You see Starbucks, Panera already has free Wi-Fi, along with EVERY OTHER COFFEE-SERVING INSTITUTION IN THE DEVELOPED WORLD. When I think of places to drink coffee and access the internet, Starbucks ranks somewhere between Denny's (OK coffee/Free Wi-Fi) and my grandma's house (shitty coffee/Free dial-up).

I used to patronize your establishment. It was the cool place to hang out when the locally owned brew-house was closed because the owner-proprietor had to boost his hipster cred by doing hip things like spending a year in Tibet or growing dreadlocks.

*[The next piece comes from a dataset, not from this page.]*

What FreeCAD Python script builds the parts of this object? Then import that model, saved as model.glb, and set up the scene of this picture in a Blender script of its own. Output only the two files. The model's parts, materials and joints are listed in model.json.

Then one day young Mr. Braff got his first notebook computer. It was an exciting day in my life. I was in college at the time, and I had been anticipating all the cool college stuff I could do with it. One of my first thoughts was to rush to Starbucks and try out the Wireless Internet! I had seen so many people in there, modeling their glossy, white Macbooks in tantalizingly hip poses; seeping ennui like soggy tofu. Sure, I only had a Dell, but I couldn't wait to prop my thick slab of a computer on one knee and lazily peck at the keyboard with that nonchalant hand of God from the Sistine Chapel.

Imagine my dismay. Needless to say, the first day I got my laptop was the last day I went to Starbucks.

In summary, welcome to the party, Starbucks. Congratulations. I assume you were going for fashionably late, but I think it's safe to say that you've missed that window. You're more like the guy who shows up completely blitzed at five A.M and starts punching the front door until the host wakes up enough to call the police.